Rig company Seadrill, once the crown jewel in the business empire of shipping tycoon John Fredriksen, said the final quarter of 2015 was the year’s strongest in operational terms, but warned that 2016 would be tough and said it was working to strengthen its finances.
Net income rose 82 percent to $285 million in the fourth quarter, beating the $238 million average estimate in a Bloomberg survey.
“During the fourth quarter we experienced our best operational quarter of the year, while continuing to reduce our cost base,” Chief Executive Officer Per Wullf said in a statement. “In the face of the severe downturn in our industry our priorities for 2016 are to conserve cash and address our financing needs.”
In addition to a falling market, Seadrill is struggling with a debt burden that by far exceeds that of its competitors. Total debt at the end of 2015 was $10.7 billion, according to the quarterly report.
The company said it will present a refinancing plan in the first half of this year to address its $10 billion debt, it said on Thursday.
At the height of the oil price boom the company was the world’s largest offshore driller by market capitalisation, but it is now struggling as oil companies implement drastic cost cuts to counter the 70 percent decline in crude prices since mid-2014.

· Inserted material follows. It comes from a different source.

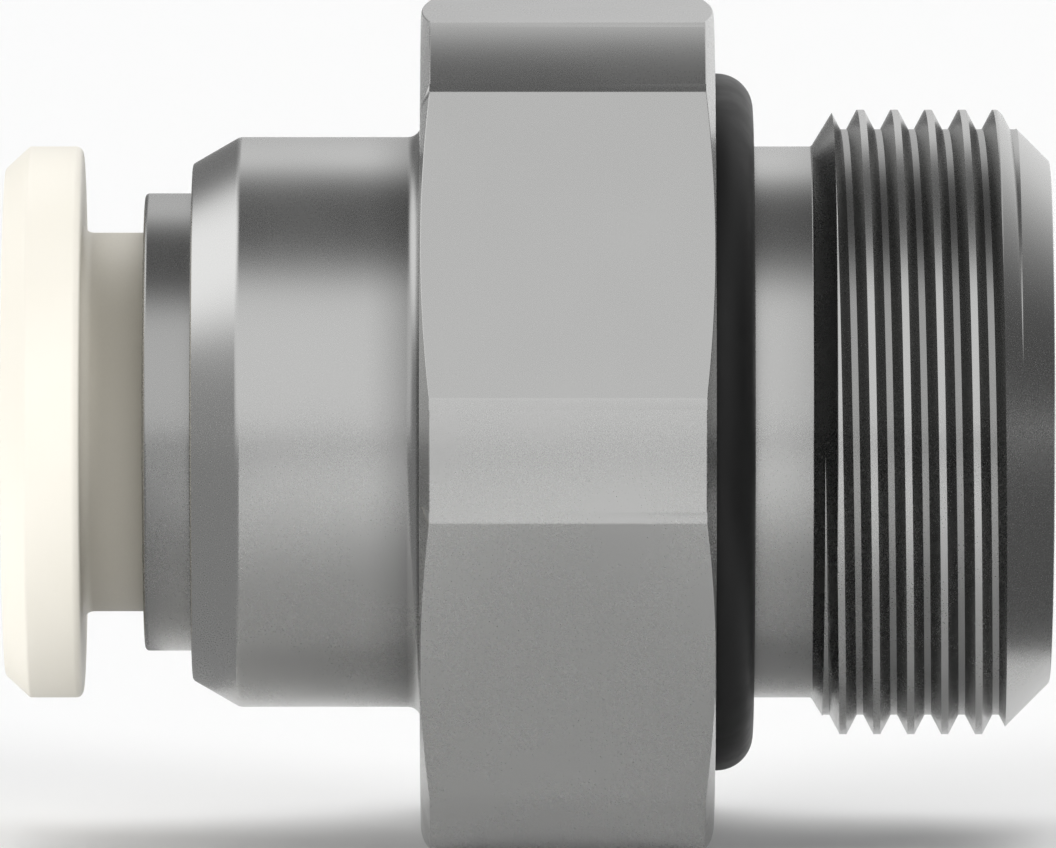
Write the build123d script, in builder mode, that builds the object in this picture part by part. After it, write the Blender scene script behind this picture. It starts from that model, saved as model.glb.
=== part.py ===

“We continue to believe that the majority of rigs with contracts expiring in 2016 will be unable to find suitable follow-on work, many are likely to be idle for a protracted period and consequently cold stacking and scrapping activity will accelerate,” Seadrill stated in an overview of the market.
Seadrill has secured a two-year drilling contract offshore Angola for the semisubmersible West Eclipse, due to start in 2Q 2016.
Currently the contractor’s backlog totals $5.1 billion, comprising $3.9 billion for its drilling floater fleet and $1.2 billion for its jackup fleet. The average contract duration is 18 months for floaters and 13 months for jackups.
Seadrill has 14 rigs under construction at Asian yards, potentially adding to the company’s debt burden when they are completed in the coming years.
Out of those 14 rigs, eight are under construction at Dalian shipyards in China, two at DSME in South Korea, two at Samsung, also in South Korea, one at COSCO in China, and one at Jurong in Singapore.
Seadrill offers top of the range, hi-tech oil rigs designed to drill in the toughest conditions, such as the depths of the Arctic Ocean. Since these are the most expensive projects, they are typically the first to be scrapped or put on hold, so Seadrill’s earnings have suffered particularly badly.